Takaichi’s version of the origin story positioned her as the host who listened and delivered. “When we met at APEC last year, [Lee] said it was his dream to play the drums, so we prepared a surprise,” she wrote later in a social media post, CBS reported.
Then came the line aimed less at fans and more at bureaucracies that worry about momentum disappearing after the cameras go away. In a message on X, Takaichi said: “In order to develop Japan-South Korea relations in a forward-looking way and stably, we will continue our close communication between the two governments including by proactively carrying out our shuttle diplomacy,” according to CBS.
The real backstory: two allies with old wounds and new threats
Japan and South Korea have maintained relations for decades, but the relationship has never been simple.
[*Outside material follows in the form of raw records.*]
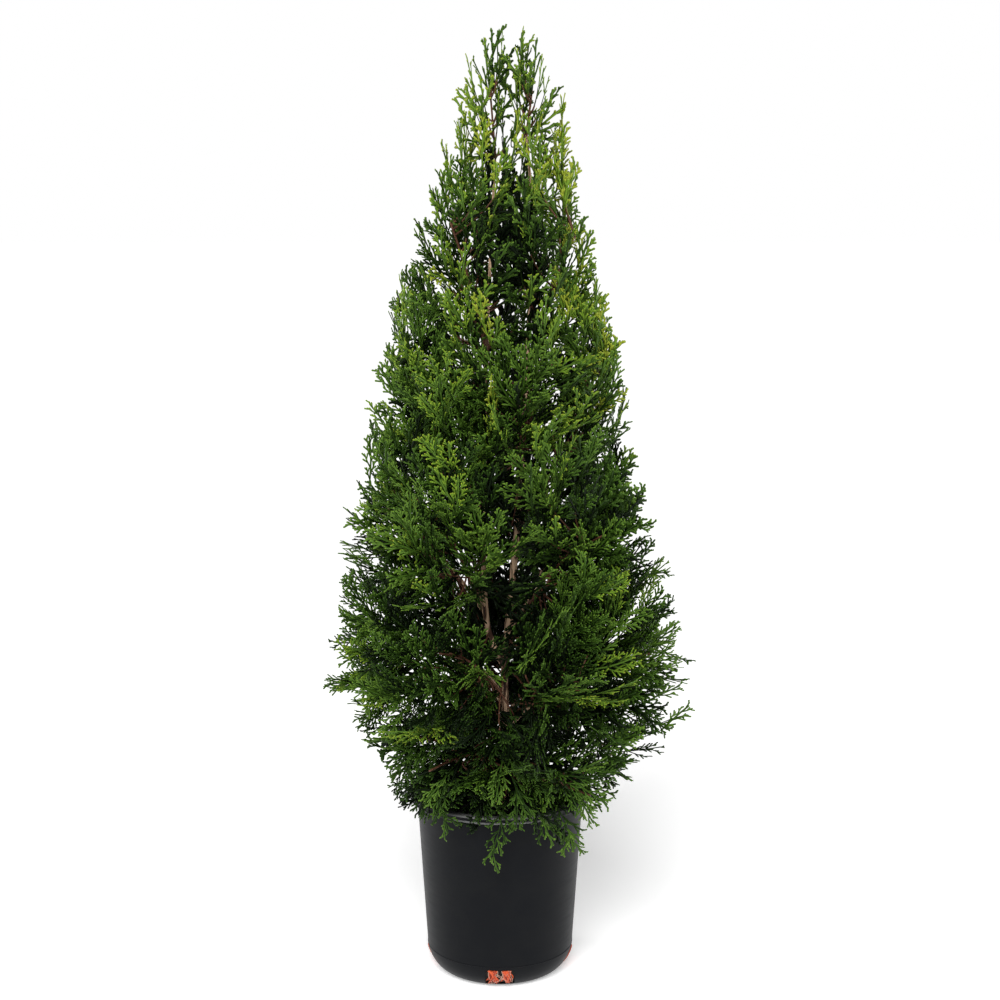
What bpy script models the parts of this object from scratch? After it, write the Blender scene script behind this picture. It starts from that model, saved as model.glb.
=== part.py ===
"""Potted emerald green arborvitae: a narrow conical evergreen in a black nursery pot.

Metres, +Z up. The origin is the centre of the pot's flat underside, the front is -Y, and
azimuths are measured from the front towards +X. The trunk and a second leader rise out of
the potting mix. Boughs grow on them in tiers, and each bough carries one mass of foliage:
a stem with flat, toothed sprays, kept inside that mass's own wedge of the crown.
"""

import math
import random
from collections import namedtuple

import bmesh
import bpy
from mathutils import Matrix, Vector
from mathutils.bvhtree import BVHTree

# Fit. Foliage keeps KEEP_OUT from limbs and pot, and each mass CELL_MARGIN inside its own space.
CLEARANCE = 0.0003
KEEP_OUT = 0.0008
CELL_MARGIN = 0.0012

# Pot
POT_HEIGHT = 0.255
LIP_RADIUS = 0.125
LIP_HEIGHT = 0.0095
LIP_ROUND = 0.002
WALL_TOP_RADIUS = 0.115
WALL_FOOT_RADIUS = 0.1015
WALL = 0.0024
CORNER_WIDTH = 0.030
CORNER_HEIGHT = 0.042
CORNER_STEPS = 4
POT_SIDES = 32
SHARP_ANGLE = 35

# Drain holes, which cut the rounded foot of the wall
DRAIN_NAMES = ("front", "right", "back", "left")
DRAIN_WIDTH = 0.040
DRAIN_BOTTOM_Z = 0.004
DRAIN_TOP_Z = 0.030
DRAIN_ROUND = 0.004
DRAIN_DEPTH = 0.078
ROOT_INSET = 0.0006

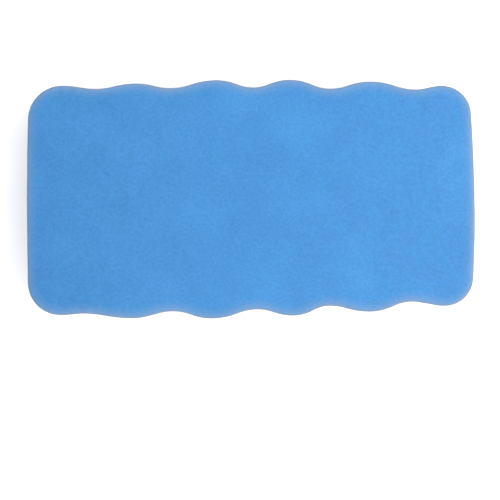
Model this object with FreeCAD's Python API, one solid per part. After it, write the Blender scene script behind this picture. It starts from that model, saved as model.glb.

CBS noted lingering animosity connected to Japan’s actions as a former imperial power, plus ongoing territorial disputes. Those issues do not vanish because a video went viral.
That is why the drumming clip functions as more than a novelty. It is a public attempt to normalize closeness, especially at a time when both countries are leaning on shared security and economic priorities with the United States.
CBS reported that South Korea and Japan are important U.S. allies for defense and economic purposes. Both host major U.S. military bases and troop deployments, and both have pledged to work closely with Washington to balance China’s growing influence and to counter regional threats from North Korea. CBS also pointed to Beijing’s determination to take control of Taiwan as part of the larger strategic picture.
Those are hard, expensive realities. They also help explain why leaders might choose a low-stakes, high-shareability gesture that can sell “getting along” to domestic audiences that sometimes prefer fighting to compromise.
Soft power with receipts: the Instagram post and the X statements
This was not a rumor leaking from a friendly aide. It was posted by official channels, then reinforced by direct statements on X from the leaders themselves, as CBS reported. In diplomacy terms, that is a decision to place the moment on the record and attach names to it.
The CBS report also described how some social media users in both countries responded warmly to the clip. That reaction matters because Seoul-Tokyo cooperation often gets tangled up in domestic politics, where opponents can attack outreach as weakness or betrayal. A light cultural exchange can give officials cover to say, in effect, this is normal, even popular.
There is also a subtle layering here. Takaichi is described by CBS as a conservative politician with a reputation that includes being a motorcycle enthusiast and heavy metal fan. Pairing that persona with a K-pop playlist is a calculated contrast that signals flexibility without requiring either side to concede anything substantive on history disputes in the same breath.
What to watch next: will the “shuttle diplomacy” match the soundtrack?
For all the attention on the drumsticks, the measurable test is in what comes next. Takaichi’s reference to “shuttle diplomacy,” as quoted by CBS, is a promise of frequent top-level engagement, the kind that can produce real coordination on security, trade, and regional crisis response.
But the same underlying landmines remain: historical grievances, territorial disputes, and the domestic politics that can turn any diplomatic overture into a campaign weapon. A shared beat does not automatically equal shared policy.
Still, both leaders chose to put a public symbol of harmony into circulation, and to frame it as intentional. Lee called it a dream fulfilled. Takaichi called it a planned surprise rooted in their prior meeting. In diplomacy, that combination is not accidental. It is a signal, and the next round of concrete cooperation will show whether it was also a commitment.